## Directions
Reproduce each line of the listing exactly.

(Modeling code records)
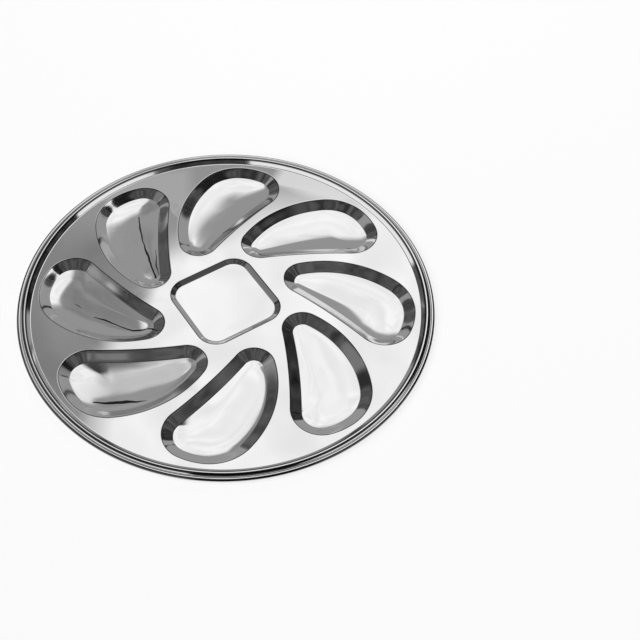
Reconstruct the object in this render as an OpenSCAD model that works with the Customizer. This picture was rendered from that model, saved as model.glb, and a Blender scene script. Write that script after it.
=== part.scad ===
// Oyster plate pressed from one round of thin stainless sheet.
// A flat deck carries eight sunken wells that lean round the centre like a pinwheel,
// and one shallow rounded square in the middle. The rim rises to a round crest, drops
// into a groove and ends in a rolled edge.
// Frame: +Z up, origin on the axis in the plane that the wells rest on. Millimetres.

/* [Sheet] */
// Diameter over the rolled edge
plate_d = 250; // [240:1:300]
// Thickness of the sheet
sheet_t = 0.7; // [0.5:0.05:0.9]

/* [Rim] */
// Width of the rim, from the rolled edge in to the flat deck
rim_w = 8.3; // [8:0.1:11]
// Height of the crest above the deck
rim_h = 2.9; // [2.7:0.1:3.8]
// Distance from the outermost edge in to the crest line
crest_in = 4.5; // [4.4:0.1:4.8]
// Radius of the crest
crest_r = 1.6; // [1.2:0.1:1.8]
// Radius of the fillet between the deck and the rim
foot_r = 1; // [0.8:0.1:1.3]
// Radius of the groove between the crest and the rolled edge
groove_r = 0.8; // [0.6:0.1:1.2]
// Diameter of the rolled edge
roll_d = 2.7; // [2.3:0.1:3]
// Drop from the top of the crest to the top of the rolled edge
roll_drop = 0.9; // [0.6:0.1:1.2]
// Angle that the roll is turned under, past the outermost edge
roll_under = 140; // [60:5:150]

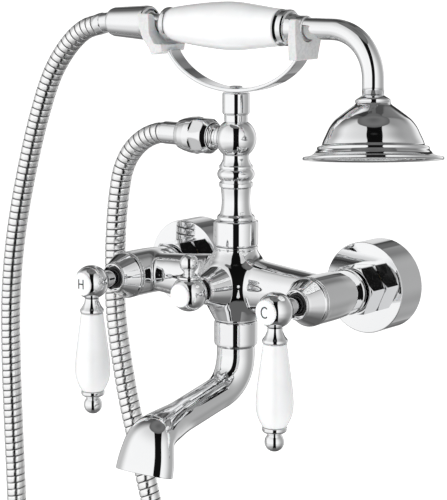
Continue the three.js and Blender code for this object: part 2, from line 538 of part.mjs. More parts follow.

## Expected answer
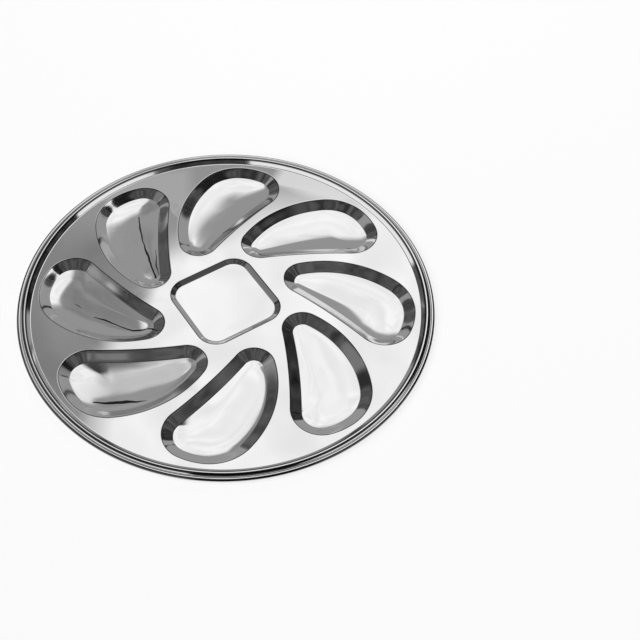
Reconstruct the object in this render as an OpenSCAD model that works with the Customizer. This picture was rendered from that model, saved as model.glb, and a Blender scene script. Write that script after it.
=== part.scad ===
// Oyster plate pressed from one round of thin stainless sheet.
// A flat deck carries eight sunken wells that lean round the centre like a pinwheel,
// and one shallow rounded square in the middle. The rim rises to a round crest, drops
// into a groove and ends in a rolled edge.
// Frame: +Z up, origin on the axis in the plane that the wells rest on. Millimetres.

/* [Sheet] */
// Diameter over the rolled edge
plate_d = 250; // [240:1:300]
// Thickness of the sheet
sheet_t = 0.7; // [0.5:0.05:0.9]

/* [Rim] */
// Width of the rim, from the rolled edge in to the flat deck
rim_w = 8.3; // [8:0.1:11]
// Height of the crest above the deck
rim_h = 2.9; // [2.7:0.1:3.8]
// Distance from the outermost edge in to the crest line
crest_in = 4.5; // [4.4:0.1:4.8]
// Radius of the crest
crest_r = 1.6; // [1.2:0.1:1.8]
// Radius of the fillet between the deck and the rim
foot_r = 1; // [0.8:0.1:1.3]
// Radius of the groove between the crest and the rolled edge
groove_r = 0.8; // [0.6:0.1:1.2]
// Diameter of the rolled edge
roll_d = 2.7; // [2.3:0.1:3]
// Drop from the top of the crest to the top of the rolled edge
roll_drop = 0.9; // [0.6:0.1:1.2]
// Angle that the roll is turned under, past the outermost edge
roll_under = 140; // [60:5:150]

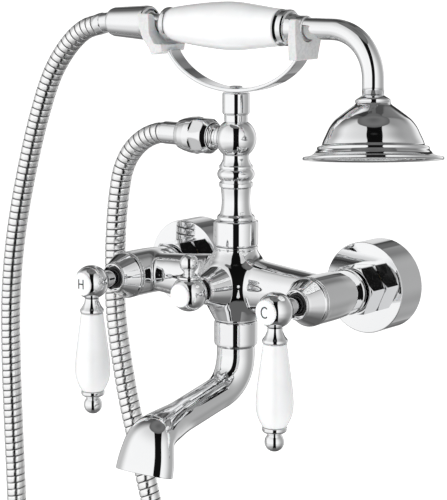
Continue the three.js and Blender code for this object: part 2, from line 538 of part.mjs. More parts follow.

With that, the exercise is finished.